La possession d'état de M. [U] à l'égard de l'enfant est donc dépourvue d'équivoque.
L'attitude de Mme [S] à l'égard de M. [K], qui a consisté à lui promettre qu'un jour il pourrait voir l'enfant lorsqu'il serait plus âgé n'est donc pas de nature à vicier la possession d'état de M. [U] à l'égard de [W].
Les autres caractères de la possession d'état ne sont pas discutés.
M. [U] est donc fondé à revendiquer une possession d'état à l'égard de l'enfant [W] depuis sa naissance, voire sa reconnaissance, soit depuis plus de 5 ans.
En application de l'article 333 du code civil rappelé ci-dessus, M. [K] est donc prescrit en son action en contestation de paternité.
L'ordonnance sera confirmée sur ce point.
Sur les demandes accessoires
Le sens du présent arrêt commande de confirmer les dispositions de l'ordonnance relatives aux dépens.
M. [K] supportera les dépens de la procédure d'appel.
L'équité n'impose pas de faire application des dispositions de l'article 700 du code de procédure civile.
PAR CES MOTIFS
La Cour, statuant par arrêt contradictoire et mis à disposition,
INFIRME l'ordonnance entreprise en ce qu'elle a débouté M. [K] de sa demande tendant à voir joint au fond l'incident soulevé par Mme [S] et M. [U],
La CONFIRME pour le surplus,
Statuant à nouveau et y ajoutant,
CONDAMNE M. [K] aux dépens de la procédure d'appel,
REJETTE les demandes présentées sur le fondement de l'article 700 du code de procédure civile.

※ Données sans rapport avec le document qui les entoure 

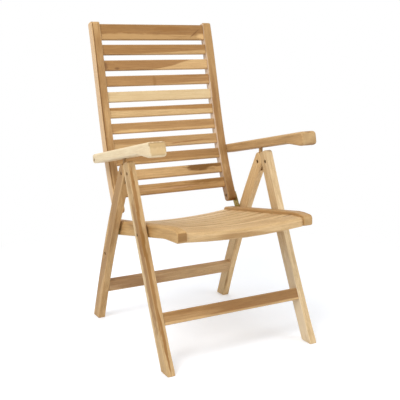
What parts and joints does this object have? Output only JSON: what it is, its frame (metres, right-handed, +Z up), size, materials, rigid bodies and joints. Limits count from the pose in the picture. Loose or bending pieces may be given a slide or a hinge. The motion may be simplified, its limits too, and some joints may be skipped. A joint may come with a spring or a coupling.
{
  "type": "folding armchair",
  "caption": "Folding wooden garden armchair with slatted seat, high slatted reclining back, flat notched arms resting on pegs and brass folding hardware.",
  "frame": {"origin": "on the floor under the middle of the chair's footprint, with the chair open and the back at its most upright", "axes": "+X to the right of someone facing the front of the chair, +Y from the front of the chair to its back, +Z up"},
  "size_m": [0.6092, 0.7112, 1.0852],
  "materials": {
    "teak": "oiled and weathered light, satin",
    "brass": "aged, dull",
    "dark_brass": "dark, tarnished"
  },
  "bodies": {
    "front_frame": {"front_leg_right": "teak", "front_leg_left": "teak", "arm_peg_knuckle_right": "teak", "arm_peg_knuckle_left": "teak", "knuckle_bolt_right": "dark_brass", "knuckle_bolt_left": "dark_brass", "leg_hinge_bolt_right": "dark_brass", "leg_hinge_bolt_left": "dark_brass", "seat_pivot_bolt_right": "dark_brass", "seat_pivot_bolt_left": "dark_brass", "seat_pivot_spacer_right": "brass", "seat_pivot_spacer_left": "brass", "front_stretcher": "teak"},
    "rear_frame": {"rear_leg_right": "teak", "rear_leg_left": "teak", "link_foot_bolt_right": "dark_brass", "link_foot_bolt_left": "dark_brass", "rear_stretcher": "teak"},
    "seat": {"seat_rail_right": "teak", "seat_rail_left": "teak", "back_hinge_plate_right": "brass", "back_hinge_plate_left": "brass", "plate_screw_right": "dark_brass", "plate_screw_left": "dark_brass", "link_pivot_bolt_right": "dark_brass", "link_pivot_bolt_left": "dark_brass", "front_seat_board": "teak", "seat_slat_1": "teak", "seat_slat_2": "teak", "seat_slat_3": "teak", "seat_slat_4": "teak", "seat_slat_5": "teak", "seat_slat_6": "teak", "seat_slat_7": "teak", "seat_slat_8": "teak"},
    "leg_links": {"leg_link_right": "brass", "leg_link_left": "brass"},
    "back_bolts": {"back_pivot_bolt_right": "dark_brass", "back_pivot_bolt_left": "dark_brass"},
    "back": {"back_stile_right": "teak", "back_stile_left": "teak", "back_slat_top": "teak", "back_slat_1": "teak", "back_slat_2": "teak", "back_slat_3": "teak", "back_slat_4": "teak", "back_slat_5": "teak", "back_slat_6": "teak", "back_slat_7": "teak", "back_slat_8": "teak", "back_slat_9": "teak", "back_slat_10": "teak"},
    "arm_bolts": {"arm_pivot_bolt_right": "dark_brass", "arm_pivot_bolt_left": "dark_brass"},
    "right_arm": {"arm_right": "teak"},
    "left_arm": {"arm_left": "teak"}
  },
  "joints": [
    {"name": "leg_fold", "type": "hinge", "parent": "front_frame", "child": "rear_frame", "pos_m": [0, -0.00913, 0.58], "axis": [-1, 0, 0], "range_deg": [0, 49]},
    {"name": "seat_fold", "type": "hinge", "parent": "front_frame", "child": "seat", "pos_m": [0, -0.13165, 0.398], "axis": [-1, 0, 0], "range_deg": [0, 66.96]},
    {"name": "link_fold", "type": "hinge", "parent": "seat", "child": "leg_links", "pos_m": [0, 0.10637, 0.363], "axis": [-1, 0, 0], "range_deg": [0, 103.29]},
    {"name": "back_fold", "type": "hinge", "parent": "seat", "child": "back_bolts", "pos_m": [0, 0.14437, 0.432], "axis": [-1, 0, 0], "range_deg": [-59.96, 0]},
    {"name": "recline", "type": "hinge", "parent": "back_bolts", "child": "back", "pos_m": [0, 0.14437, 0.432], "axis": [-1, 0, 0], "range_deg": [0, 24]},
    {"name": "arm_fold", "type": "hinge", "parent": "back", "child": "arm_bolts", "pos_m": [0, 0.21037, 0.599], "axis": [-1, 0, 0], "range_deg": [0, 96.01]},
    {"name": "right_arm_swing", "type": "hinge", "parent": "arm_bolts", "child": "right_arm", "pos_m": [0, 0.21037, 0.599], "axis": [-1, 0, 0], "range_deg": [-17.95, 0]},
    {"name": "left_arm_swing", "type": "hinge", "parent": "arm_bolts", "child": "left_arm", "pos_m": [0, 0.21037, 0.599], "axis": [-1, 0, 0], "range_deg": [-17.95, 0]}
  ],
  "couplings": [
    {"joint": "seat_fold", "follows": "leg_fold", "ratio": 1.3663},
    {"joint": "link_fold", "follows": "leg_fold", "ratio": 2.1077},
    {"joint": "back_fold", "follows": "leg_fold", "ratio": -1.2234},
    {"joint": "arm_fold", "follows": "leg_fold", "ratio": 1.9592},
    {"joint": "right_arm_swing", "follows": "recline", "ratio": -0.7476},
    {"joint": "left_arm_swing", "follows": "recline", "ratio": -0.7476}
  ]
}
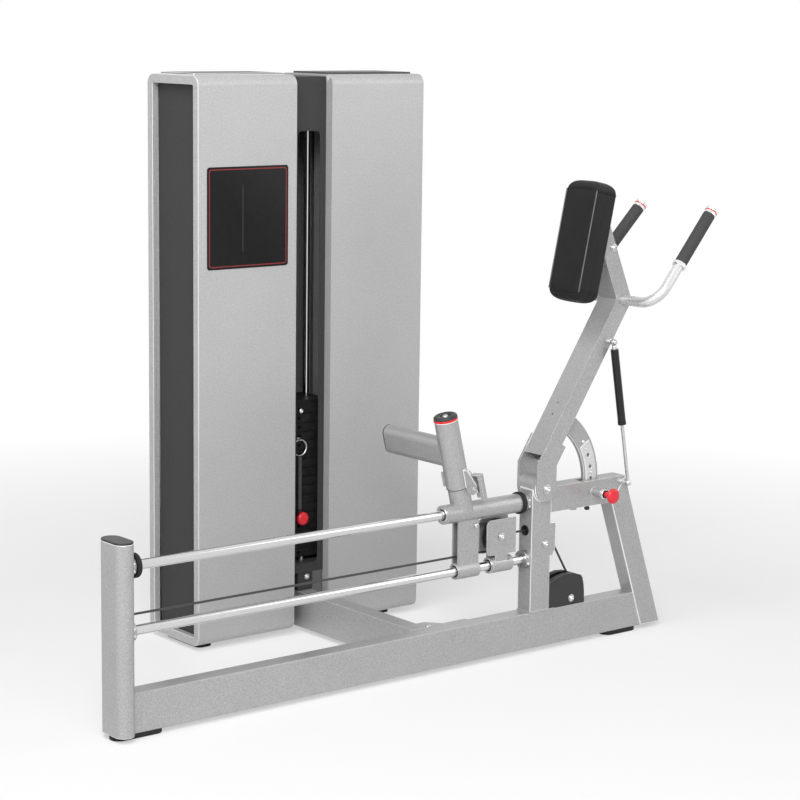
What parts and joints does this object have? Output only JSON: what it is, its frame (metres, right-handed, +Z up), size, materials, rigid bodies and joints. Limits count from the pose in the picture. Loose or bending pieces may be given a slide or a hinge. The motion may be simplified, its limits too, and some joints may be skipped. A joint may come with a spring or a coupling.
{
  "type": "glute machine",
  "caption": "Standing glute machine: a chest pad and handles on a tilting arm, a foot bar on a carriage that slides on two rods, and a weight stack in a shrouded tower.",
  "frame": {"origin": "on the floor under the axis of the front post", "axes": "+Z up; +X along the base beam from the front post to the rear leg; +Y from the beam to the weight tower"},
  "size_m": [1.8571, 0.9079, 1.5416],
  "materials": {
    "silver_paint": "fine metallic silver powder coat",
    "shroud_silver": "light silver powder coat",
    "charcoal": "matt charcoal powder coat",
    "black_plastic": "matt moulded black",
    "black_rubber": "matt",
    "chrome": "polished",
    "stack_black": "black paint",
    "red_plastic": "satin red",
    "black_vinyl": "grained upholstery vinyl",
    "grip_rubber": "matt dark grey",
    "cable_black": "smooth nylon jacket"
  },
  "bodies": {
    "frame": {"base_beam": "silver_paint", "front_post": "silver_paint", "post_cap": "black_plastic", "front_foot": "black_rubber", "rear_foot": "black_rubber", "upright": "silver_paint", "top_tube": "silver_paint", "rear_leg": "silver_paint", "cross_member": "silver_paint", "upper_rod": "chrome", "lower_rod": "chrome", "upper_rod_front_collar": "chrome", "upper_rod_rear_collar": "chrome", "lower_rod_front_collar": "chrome", "lower_rod_rear_collar": "chrome", "post_bumper": "black_rubber", "pulley_cover": "charcoal", "left_shroud": "shroud_silver", "right_shroud": "shroud_silver", "left_end_panel": "charcoal", "right_end_panel": "charcoal", "centre_cover": "charcoal", "tower_frame": "silver_paint", "tower_foot_left": "black_rubber", "tower_foot_right": "black_rubber", "guide_rod_left": "chrome", "guide_rod_right": "chrome", "stack_base": "charcoal", "stack_lower": "stack_black", "pivot_bolt": "chrome", "front_cable": "cable_black", "lift_cable": "cable_black"},
    "carriage": {"carriage_frame": "silver_paint", "upper_bearing": "black_plastic", "lower_bearing": "black_plastic", "carriage_bumper": "black_rubber"},
    "foot_bar": {"foot_bar_frame": "silver_paint", "swivel_cap": "black_plastic", "foot_bar_cap": "black_plastic"},
    "lever": {"release_lever": "silver_paint"},
    "trolley": {"trolley_frame": "silver_paint", "trolley_bearing": "black_plastic"},
    "trolley_pulley": {"trolley_pulley": "black_plastic"},
    "upright_pulley": {"upright_pulley": "black_plastic"},
    "base_pulley": {"base_pulley": "black_plastic"},
    "turn_pulley": {"turn_pulley": "black_plastic"},
    "stack_pulley": {"stack_pulley": "black_plastic"},
    "top_pulley": {"top_pulley": "black_plastic"},
    "stack": {"stack_lifted": "stack_black"},
    "selector": {"selector_pin": "red_plastic"},
    "arm": {"arm_frame": "silver_paint", "adjuster_quadrant": "silver_paint", "chest_pad": "black_vinyl", "handle_bar": "silver_paint", "grip_near": "grip_rubber", "grip_far": "grip_rubber"},
    "gas_cylinder": {"gas_cylinder": "stack_black"},
    "gas_rod": {"gas_rod": "chrome"},
    "pull_pin": {"pull_pin": "red_plastic"}
  },
  "joints": [
    {"name": "carriage_slide", "type": "slide", "parent": "frame", "child": "carriage", "axis": [-1, 0, 0], "range_m": [0, 0.8]},
    {"name": "foot_bar_swivel", "type": "hinge", "parent": "carriage", "child": "foot_bar", "pos_m": [1.0583, 0, 0.4148], "axis": [-0.2446, 0, 0.9696], "range_deg": [0, 180]},
    {"name": "release_lever_swing", "type": "hinge", "parent": "foot_bar", "child": "lever", "pos_m": [1.05747, -0.05326, 0.48885], "axis": [0.9222, 0.309, 0.2327], "range_deg": [0, 10], "stiffness_Nm_per_rad": 2, "springref_deg": -11.46},
    {"name": "trolley_slide", "type": "slide", "parent": "frame", "child": "trolley", "axis": [-1, 0, 0], "range_m": [0, 0.4], "deforming": ["front_cable"]},
    {"name": "trolley_pulley_spin", "type": "hinge", "parent": "trolley", "child": "trolley_pulley", "pos_m": [1.178, 0, 0.336], "axis": [0, 1, 0], "continuous": true},
    {"name": "upright_pulley_spin", "type": "hinge", "parent": "frame", "child": "upright_pulley", "pos_m": [1.33, 0, 0.297], "axis": [0, 1, 0], "continuous": true},
    {"name": "base_pulley_spin", "type": "hinge", "parent": "frame", "child": "base_pulley", "pos_m": [1.43, 0, 0.132], "axis": [0, 1, 0], "continuous": true},
    {"name": "turn_pulley_spin", "type": "hinge", "parent": "frame", "child": "turn_pulley", "pos_m": [0.9774, 0.039, 0.093], "axis": [0, 0, 1], "continuous": true},
    {"name": "stack_pulley_spin", "type": "hinge", "parent": "frame", "child": "stack_pulley", "pos_m": [0.9384, 0.661, 0.132], "axis": [1, 0, 0], "continuous": true},
    {"name": "top_pulley_spin", "type": "hinge", "parent": "frame", "child": "top_pulley", "pos_m": [0.9384, 0.661, 1.392], "axis": [1, 0, 0], "continuous": true},
    {"name": "stack_lift", "type": "slide", "parent": "frame", "child": "stack", "axis": [0, 0, 1], "range_m": [0, 0.4], "deforming": ["lift_cable"]},
    {"name": "selector_slide", "type": "slide", "parent": "stack", "child": "selector", "axis": [0, -1, 0], "range_m": [0, 0.06]},
    {"name": "arm_tilt", "type": "hinge", "parent": "frame", "child": "arm", "pos_m": [1.318, 0, 0.451], "axis": [0, 1, 0], "range_deg": [0, 20.2]},
    {"name": "gas_cylinder_swing", "type": "hinge", "parent": "arm", "child": "gas_cylinder", "pos_m": [1.53996, -0.052, 0.83203], "axis": [0, 1, 0], "range_deg": [-3, 1]},
    {"name": "gas_rod_slide", "type": "slide", "parent": "gas_cylinder", "child": "gas_rod", "axis": [-0.1743, 0, 0.9847], "range_m": [0, 0.12]},
    {"name": "pull_pin_slide", "type": "slide", "parent": "frame", "child": "pull_pin", "axis": [0, -1, 0], "range_m": [0, 0.015], "stiffness_N_per_m": 500, "springref_m": -0.01}
  ],
  "couplings": [
    {"joint": "trolley_slide", "follows": "carriage_slide", "ratio": 0.5},
    {"joint": "stack_lift", "follows": "carriage_slide", "ratio": 0.5},
    {"joint": "trolley_pulley_spin", "follows": "carriage_slide", "rad_per_m": -12.82},
    {"joint": "upright_pulley_spin", "follows": "carriage_slide", "rad_per_m": -12.82},
    {"joint": "base_pulley_spin", "follows": "carriage_slide", "rad_per_m": -12.82},
    {"joint": "turn_pulley_spin", "follows": "carriage_slide", "rad_per_m": 12.82},
    {"joint": "stack_pulley_spin", "follows": "carriage_slide", "rad_per_m": -12.82},
    {"joint": "top_pulley_spin", "follows": "carriage_slide", "rad_per_m": -12.82},
    {"joint": "gas_cylinder_swing", "follows": "arm_tilt", "ratio": -0.0815},
    {"joint": "gas_rod_slide", "follows": "arm_tilt", "m_per_rad": 0.2898}
  ]
}
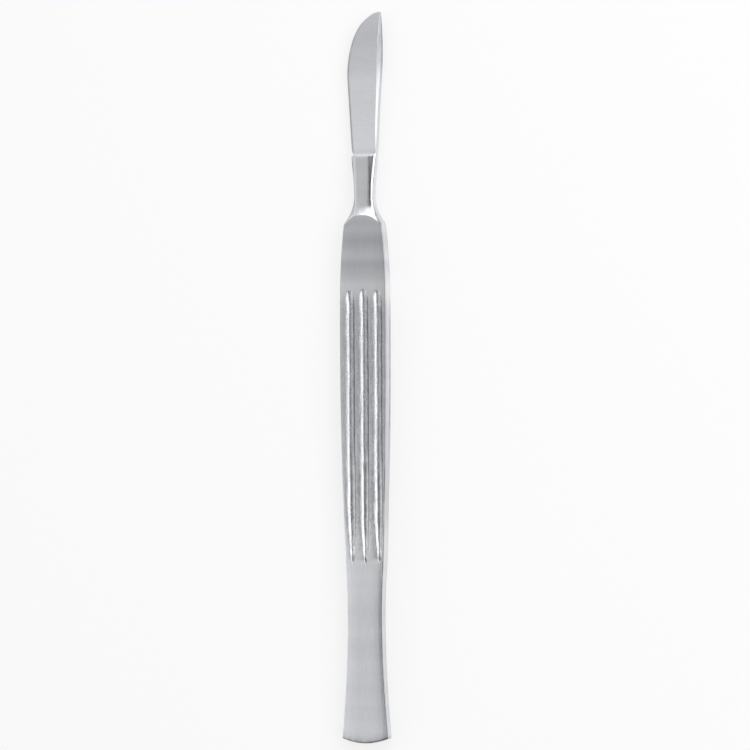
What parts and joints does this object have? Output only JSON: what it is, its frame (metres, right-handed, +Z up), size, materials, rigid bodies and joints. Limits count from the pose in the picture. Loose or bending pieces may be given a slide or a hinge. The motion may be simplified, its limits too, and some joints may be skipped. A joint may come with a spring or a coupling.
{
  "type": "scalpel",
  "caption": "One-piece satin steel scalpel with a bellied blade, a waisted neck and a flat handle fluted on both faces.",
  "frame": {"origin": "under the middle of the length on the handle's centre line, on the lower handle face that the scalpel lies on", "axes": "+X across the handle towards the back of the blade, +Y along the handle towards the tip, +Z up through the thickness"},
  "size_m": [0.0098, 0.15, 0.004],
  "materials": {
    "satin_steel": "satin"
  },
  "bodies": {
    "root": {"scalpel": "satin_steel"}
  },
  "joints": []
}
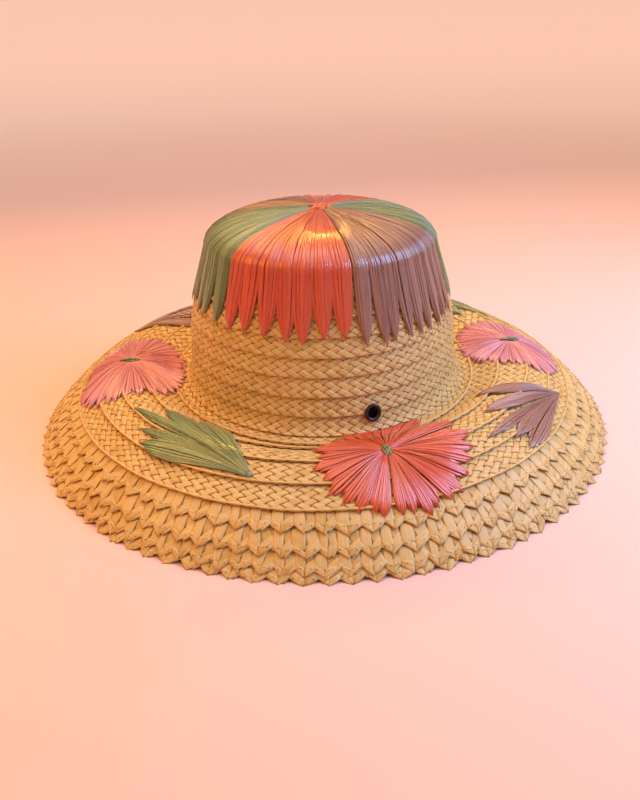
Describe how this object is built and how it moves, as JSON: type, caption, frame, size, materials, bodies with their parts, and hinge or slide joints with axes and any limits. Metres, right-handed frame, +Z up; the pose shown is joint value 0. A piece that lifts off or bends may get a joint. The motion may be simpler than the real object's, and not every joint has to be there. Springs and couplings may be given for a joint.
{
  "type": "straw sun hat",
  "caption": "Round-crowned straw sun hat with a wide downturned scalloped brim, raffia flowers and leaves, eyelets and an inner sweatband.",
  "frame": {"origin": "on the crown's axis, level with the lowest edge of the rim, which the hat rests on", "axes": "+Z up through the middle of the crown; -Y is the front, where the coral flower is; +X is to the right as seen from the front"},
  "size_m": [0.379, 0.3798, 0.1413],
  "materials": {
    "straw": "natural plaited straw, satin on the splints, matt in the weave",
    "coral_raffia": "silky dyed raffia",
    "pink_raffia": "silky dyed raffia",
    "brown_raffia": "silky dyed raffia",
    "green_raffia": "silky dyed raffia",
    "eyelet_metal": "dark satin lacquer on pressed metal",
    "sweatband_cotton": "woven cotton"
  },
  "bodies": {
    "root": {"crown_button": "straw", "crown_row_1": "straw", "crown_row_2": "straw", "crown_row_3": "straw", "crown_row_4": "straw", "crown_row_5": "straw", "crown_row_6": "straw", "crown_row_7": "straw", "crown_row_8": "straw", "crown_row_9": "straw", "crown_row_10": "straw", "crown_row_11": "straw", "crown_row_12": "straw", "crown_row_13": "straw", "crown_row_14": "straw", "brim_row_1": "straw", "brim_row_2": "straw", "brim_row_3": "straw", "brim_row_4": "straw", "brim_row_5": "straw", "scalloped_row_1": "straw", "scalloped_row_2": "straw", "scalloped_row_3": "straw", "rim_row": "straw", "petals_coral_front": "coral_raffia", "petals_coral_back": "coral_raffia", "flower_front": "coral_raffia", "flower_back": "coral_raffia", "crown_knot": "coral_raffia", "flower_left": "pink_raffia", "flower_right": "pink_raffia", "petals_brown_front": "brown_raffia", "petals_brown_back": "brown_raffia", "leaves_brown_right": "brown_raffia", "leaves_brown_left": "brown_raffia", "petals_green_right": "green_raffia", "petals_green_left": "green_raffia", "leaves_green_front": "green_raffia", "leaves_green_back": "green_raffia", "flower_knot_front": "green_raffia", "flower_knot_left": "green_raffia", "flower_knot_right": "green_raffia", "flower_knot_back": "green_raffia", "eyelet_front": "eyelet_metal", "eyelet_back": "eyelet_metal", "eyelet_washer_front": "eyelet_metal", "eyelet_washer_back": "eyelet_metal", "sweatband": "sweatband_cotton"}
  },
  "joints": []
}
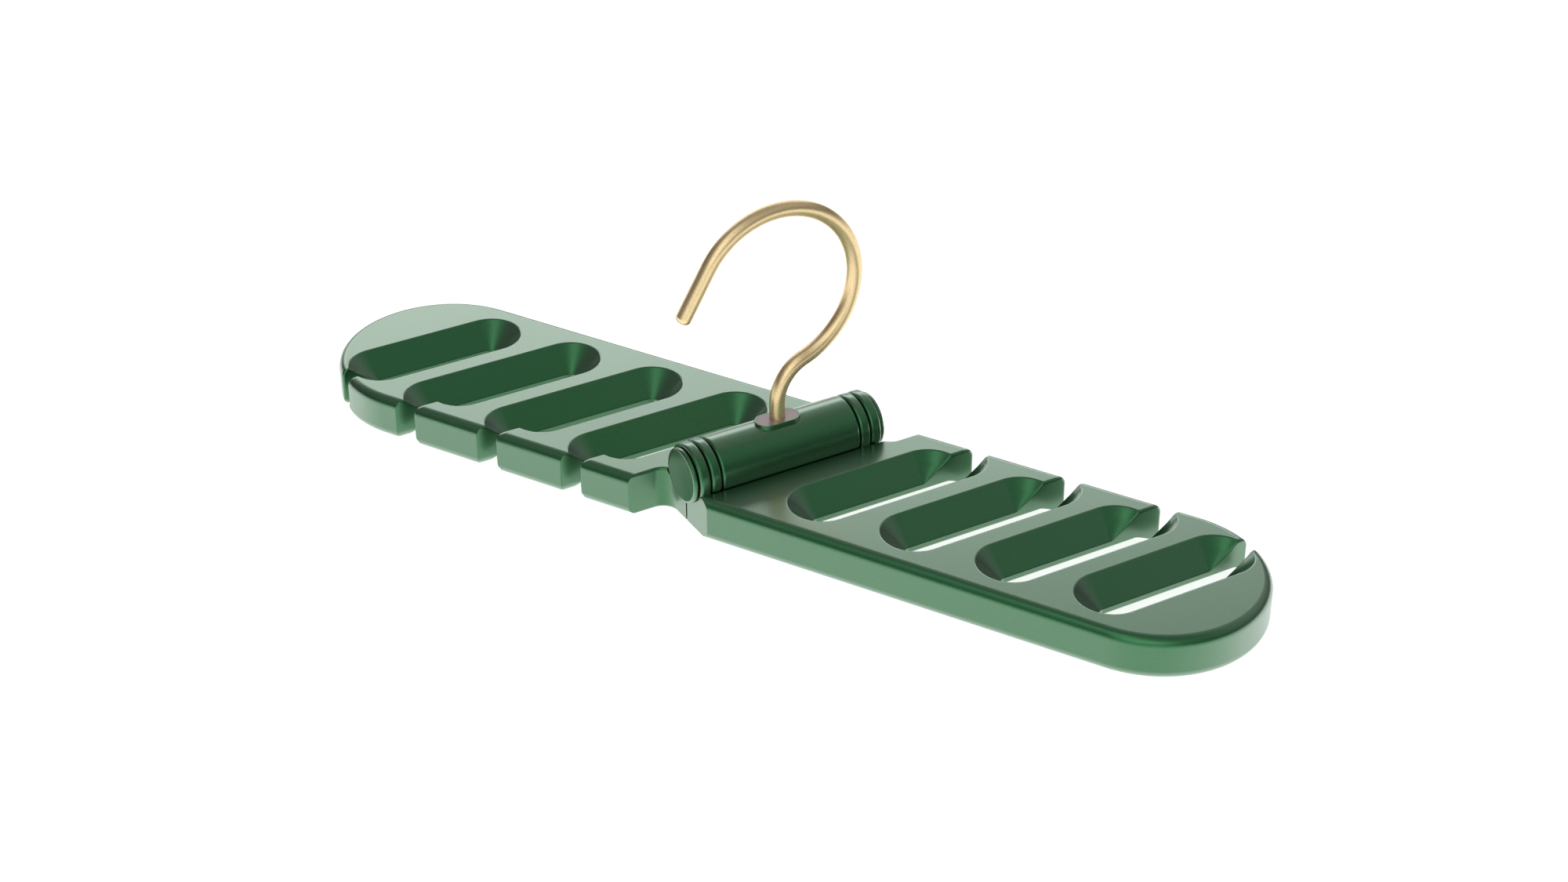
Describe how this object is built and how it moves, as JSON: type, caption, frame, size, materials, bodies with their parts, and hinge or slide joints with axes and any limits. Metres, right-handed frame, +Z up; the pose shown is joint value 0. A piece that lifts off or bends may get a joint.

- prononcé par mise à disposition de l'arrêt au greffe de la cour, les parties en ayant été préalablement avisées dans les conditions prévues au deuxième alinéa de l'article 450 du code de procédure civile,
- signé par Madame Anna MANES, présidente, et par Madame Natacha BOURGUEIL, greffier, auquel la minute de la décision a été remise par le magistrat signataire.